What is required:
Give again, word for word, each line from the top of the listing through the line that holds "return hollows, cutter".

Information supplied:
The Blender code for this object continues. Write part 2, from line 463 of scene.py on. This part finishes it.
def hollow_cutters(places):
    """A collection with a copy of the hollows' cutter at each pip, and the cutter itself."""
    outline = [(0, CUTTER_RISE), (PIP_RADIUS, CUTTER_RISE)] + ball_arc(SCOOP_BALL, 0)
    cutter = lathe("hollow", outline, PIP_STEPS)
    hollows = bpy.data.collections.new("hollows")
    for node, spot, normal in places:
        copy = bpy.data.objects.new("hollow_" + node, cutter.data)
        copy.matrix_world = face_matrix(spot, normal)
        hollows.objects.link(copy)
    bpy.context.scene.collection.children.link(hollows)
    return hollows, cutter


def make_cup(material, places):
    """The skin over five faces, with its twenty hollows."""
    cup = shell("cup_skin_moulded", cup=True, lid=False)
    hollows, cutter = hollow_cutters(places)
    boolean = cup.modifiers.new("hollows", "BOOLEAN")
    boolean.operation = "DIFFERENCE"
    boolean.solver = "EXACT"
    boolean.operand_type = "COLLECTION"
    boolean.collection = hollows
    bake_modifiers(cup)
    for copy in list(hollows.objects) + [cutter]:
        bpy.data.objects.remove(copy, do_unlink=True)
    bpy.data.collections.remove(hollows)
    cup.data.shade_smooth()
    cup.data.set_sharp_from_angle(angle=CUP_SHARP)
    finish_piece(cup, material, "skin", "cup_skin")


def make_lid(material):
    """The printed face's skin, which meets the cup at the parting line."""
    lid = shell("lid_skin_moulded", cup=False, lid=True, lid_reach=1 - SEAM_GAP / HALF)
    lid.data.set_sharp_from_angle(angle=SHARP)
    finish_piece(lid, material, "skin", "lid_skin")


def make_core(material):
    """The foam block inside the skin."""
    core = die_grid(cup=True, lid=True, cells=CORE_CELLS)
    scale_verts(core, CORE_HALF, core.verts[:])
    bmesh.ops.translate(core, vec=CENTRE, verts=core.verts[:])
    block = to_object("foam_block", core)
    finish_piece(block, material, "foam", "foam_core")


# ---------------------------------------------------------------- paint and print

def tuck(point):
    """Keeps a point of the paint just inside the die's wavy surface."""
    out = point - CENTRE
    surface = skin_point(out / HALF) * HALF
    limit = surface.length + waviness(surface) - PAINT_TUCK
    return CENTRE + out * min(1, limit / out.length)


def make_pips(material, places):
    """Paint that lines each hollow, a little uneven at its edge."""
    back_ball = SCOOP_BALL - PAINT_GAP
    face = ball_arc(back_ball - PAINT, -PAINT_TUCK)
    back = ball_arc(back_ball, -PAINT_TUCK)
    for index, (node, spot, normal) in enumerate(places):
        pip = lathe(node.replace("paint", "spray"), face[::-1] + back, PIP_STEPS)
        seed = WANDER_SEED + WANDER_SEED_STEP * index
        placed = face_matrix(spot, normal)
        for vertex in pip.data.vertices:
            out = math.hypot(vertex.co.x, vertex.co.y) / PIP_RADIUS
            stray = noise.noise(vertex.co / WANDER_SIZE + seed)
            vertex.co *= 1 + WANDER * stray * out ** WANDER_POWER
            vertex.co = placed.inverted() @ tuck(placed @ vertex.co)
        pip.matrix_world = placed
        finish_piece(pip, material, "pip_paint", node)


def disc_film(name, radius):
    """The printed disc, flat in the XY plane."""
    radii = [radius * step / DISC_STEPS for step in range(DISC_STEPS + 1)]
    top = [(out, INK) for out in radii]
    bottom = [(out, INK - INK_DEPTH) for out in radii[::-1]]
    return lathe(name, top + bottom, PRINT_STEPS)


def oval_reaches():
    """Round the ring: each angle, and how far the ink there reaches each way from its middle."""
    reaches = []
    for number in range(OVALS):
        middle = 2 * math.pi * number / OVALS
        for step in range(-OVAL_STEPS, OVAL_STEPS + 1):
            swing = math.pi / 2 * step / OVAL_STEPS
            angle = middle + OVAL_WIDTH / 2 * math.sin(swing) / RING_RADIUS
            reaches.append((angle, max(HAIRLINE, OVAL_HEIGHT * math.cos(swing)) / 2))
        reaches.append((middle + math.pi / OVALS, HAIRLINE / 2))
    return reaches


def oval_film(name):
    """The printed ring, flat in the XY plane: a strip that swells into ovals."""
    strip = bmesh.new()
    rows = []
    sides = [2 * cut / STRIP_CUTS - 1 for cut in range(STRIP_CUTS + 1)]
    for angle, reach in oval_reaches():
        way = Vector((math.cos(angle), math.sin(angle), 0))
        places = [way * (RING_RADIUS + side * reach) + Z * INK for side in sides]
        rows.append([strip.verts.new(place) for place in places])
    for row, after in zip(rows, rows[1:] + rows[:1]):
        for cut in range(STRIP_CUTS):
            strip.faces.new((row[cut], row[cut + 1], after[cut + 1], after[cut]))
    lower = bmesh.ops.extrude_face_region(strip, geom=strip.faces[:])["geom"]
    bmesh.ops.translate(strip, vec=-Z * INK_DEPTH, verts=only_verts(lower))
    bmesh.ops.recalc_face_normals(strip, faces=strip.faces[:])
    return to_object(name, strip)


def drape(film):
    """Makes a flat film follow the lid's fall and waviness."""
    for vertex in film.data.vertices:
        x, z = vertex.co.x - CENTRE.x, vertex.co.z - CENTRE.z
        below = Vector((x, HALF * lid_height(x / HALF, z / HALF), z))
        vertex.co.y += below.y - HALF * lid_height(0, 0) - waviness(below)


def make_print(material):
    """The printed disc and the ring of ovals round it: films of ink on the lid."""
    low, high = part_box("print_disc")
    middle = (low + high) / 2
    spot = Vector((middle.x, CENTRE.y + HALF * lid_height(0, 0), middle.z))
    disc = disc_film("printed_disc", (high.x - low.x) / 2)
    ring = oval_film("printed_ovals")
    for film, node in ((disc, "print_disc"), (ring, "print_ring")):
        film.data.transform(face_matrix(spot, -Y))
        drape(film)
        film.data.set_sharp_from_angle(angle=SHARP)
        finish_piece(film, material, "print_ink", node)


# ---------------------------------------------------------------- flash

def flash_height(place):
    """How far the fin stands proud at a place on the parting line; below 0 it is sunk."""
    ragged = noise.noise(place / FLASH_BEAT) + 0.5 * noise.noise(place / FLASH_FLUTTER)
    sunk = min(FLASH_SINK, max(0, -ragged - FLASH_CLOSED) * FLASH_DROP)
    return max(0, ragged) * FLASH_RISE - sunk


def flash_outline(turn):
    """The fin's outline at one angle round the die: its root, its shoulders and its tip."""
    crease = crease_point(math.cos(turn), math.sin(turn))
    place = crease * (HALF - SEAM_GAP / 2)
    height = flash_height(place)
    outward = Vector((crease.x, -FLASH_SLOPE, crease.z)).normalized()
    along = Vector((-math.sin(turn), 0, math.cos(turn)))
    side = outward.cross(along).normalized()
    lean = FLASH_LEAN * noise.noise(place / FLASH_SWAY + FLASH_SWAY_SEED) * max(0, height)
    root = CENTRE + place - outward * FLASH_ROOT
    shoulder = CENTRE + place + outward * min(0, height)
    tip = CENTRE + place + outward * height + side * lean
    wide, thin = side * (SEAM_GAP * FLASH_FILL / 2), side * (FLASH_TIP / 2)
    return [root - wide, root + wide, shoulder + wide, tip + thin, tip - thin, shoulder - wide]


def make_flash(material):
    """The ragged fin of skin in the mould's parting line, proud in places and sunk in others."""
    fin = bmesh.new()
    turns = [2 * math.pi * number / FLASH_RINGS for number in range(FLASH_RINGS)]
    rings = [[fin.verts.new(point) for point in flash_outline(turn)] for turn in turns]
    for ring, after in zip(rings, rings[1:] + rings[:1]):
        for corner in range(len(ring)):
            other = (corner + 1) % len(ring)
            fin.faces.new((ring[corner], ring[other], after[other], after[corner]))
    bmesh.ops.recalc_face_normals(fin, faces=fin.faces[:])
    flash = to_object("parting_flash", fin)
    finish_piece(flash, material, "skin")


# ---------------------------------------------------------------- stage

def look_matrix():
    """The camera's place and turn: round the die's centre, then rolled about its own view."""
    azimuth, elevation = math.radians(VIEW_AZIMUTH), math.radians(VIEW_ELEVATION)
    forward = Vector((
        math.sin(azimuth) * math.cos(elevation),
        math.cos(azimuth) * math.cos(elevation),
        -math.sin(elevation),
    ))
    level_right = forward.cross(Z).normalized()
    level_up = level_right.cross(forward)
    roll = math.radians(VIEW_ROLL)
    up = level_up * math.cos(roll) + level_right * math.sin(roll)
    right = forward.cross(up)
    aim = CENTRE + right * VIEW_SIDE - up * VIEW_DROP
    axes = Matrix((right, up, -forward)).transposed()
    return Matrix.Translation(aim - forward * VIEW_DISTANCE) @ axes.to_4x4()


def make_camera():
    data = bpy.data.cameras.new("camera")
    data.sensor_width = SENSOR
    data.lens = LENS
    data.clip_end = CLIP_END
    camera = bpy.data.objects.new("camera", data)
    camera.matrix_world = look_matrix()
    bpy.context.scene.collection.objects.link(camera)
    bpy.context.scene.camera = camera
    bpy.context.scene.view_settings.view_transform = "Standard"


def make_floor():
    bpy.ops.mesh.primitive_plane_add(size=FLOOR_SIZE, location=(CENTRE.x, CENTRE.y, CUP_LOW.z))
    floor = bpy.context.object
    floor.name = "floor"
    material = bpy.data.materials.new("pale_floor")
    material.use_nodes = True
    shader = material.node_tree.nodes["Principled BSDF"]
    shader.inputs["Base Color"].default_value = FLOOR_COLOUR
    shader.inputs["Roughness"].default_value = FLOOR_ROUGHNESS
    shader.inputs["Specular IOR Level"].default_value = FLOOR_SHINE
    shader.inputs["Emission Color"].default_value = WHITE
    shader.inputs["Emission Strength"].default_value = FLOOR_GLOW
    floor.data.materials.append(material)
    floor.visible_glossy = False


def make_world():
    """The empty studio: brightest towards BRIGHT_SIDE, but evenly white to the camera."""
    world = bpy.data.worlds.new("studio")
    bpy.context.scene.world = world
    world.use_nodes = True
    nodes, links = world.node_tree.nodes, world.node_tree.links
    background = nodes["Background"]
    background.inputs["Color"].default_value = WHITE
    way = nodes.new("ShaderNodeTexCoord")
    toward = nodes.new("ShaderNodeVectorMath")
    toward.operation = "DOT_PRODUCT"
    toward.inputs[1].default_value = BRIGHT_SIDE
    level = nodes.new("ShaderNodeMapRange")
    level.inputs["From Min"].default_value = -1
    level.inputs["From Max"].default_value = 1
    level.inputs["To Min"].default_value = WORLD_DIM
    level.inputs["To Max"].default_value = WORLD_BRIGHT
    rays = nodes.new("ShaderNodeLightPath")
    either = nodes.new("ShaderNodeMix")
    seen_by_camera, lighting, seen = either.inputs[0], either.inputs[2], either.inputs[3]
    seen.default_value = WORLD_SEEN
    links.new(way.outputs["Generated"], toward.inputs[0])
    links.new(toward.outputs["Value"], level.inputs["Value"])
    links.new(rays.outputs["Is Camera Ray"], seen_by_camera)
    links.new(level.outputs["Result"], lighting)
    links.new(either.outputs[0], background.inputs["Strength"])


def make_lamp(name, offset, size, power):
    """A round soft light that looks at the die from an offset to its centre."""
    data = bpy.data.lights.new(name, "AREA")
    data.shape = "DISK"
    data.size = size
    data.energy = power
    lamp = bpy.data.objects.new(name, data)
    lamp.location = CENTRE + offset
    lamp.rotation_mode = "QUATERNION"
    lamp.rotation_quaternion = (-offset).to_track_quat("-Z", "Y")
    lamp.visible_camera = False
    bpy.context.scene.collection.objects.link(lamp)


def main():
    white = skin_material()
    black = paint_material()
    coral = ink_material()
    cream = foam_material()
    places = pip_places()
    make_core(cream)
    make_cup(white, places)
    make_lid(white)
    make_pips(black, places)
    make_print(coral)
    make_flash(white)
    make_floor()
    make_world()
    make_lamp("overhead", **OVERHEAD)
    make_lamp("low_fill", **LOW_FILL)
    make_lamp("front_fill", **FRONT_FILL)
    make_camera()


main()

Right answer:
The Blender code for this object continues. Write part 2, from line 463 of scene.py on. This part finishes it.
def hollow_cutters(places):
    """A collection with a copy of the hollows' cutter at each pip, and the cutter itself."""
    outline = [(0, CUTTER_RISE), (PIP_RADIUS, CUTTER_RISE)] + ball_arc(SCOOP_BALL, 0)
    cutter = lathe("hollow", outline, PIP_STEPS)
    hollows = bpy.data.collections.new("hollows")
    for node, spot, normal in places:
        copy = bpy.data.objects.new("hollow_" + node, cutter.data)
        copy.matrix_world = face_matrix(spot, normal)
        hollows.objects.link(copy)
    bpy.context.scene.collection.children.link(hollows)
    return hollows, cutter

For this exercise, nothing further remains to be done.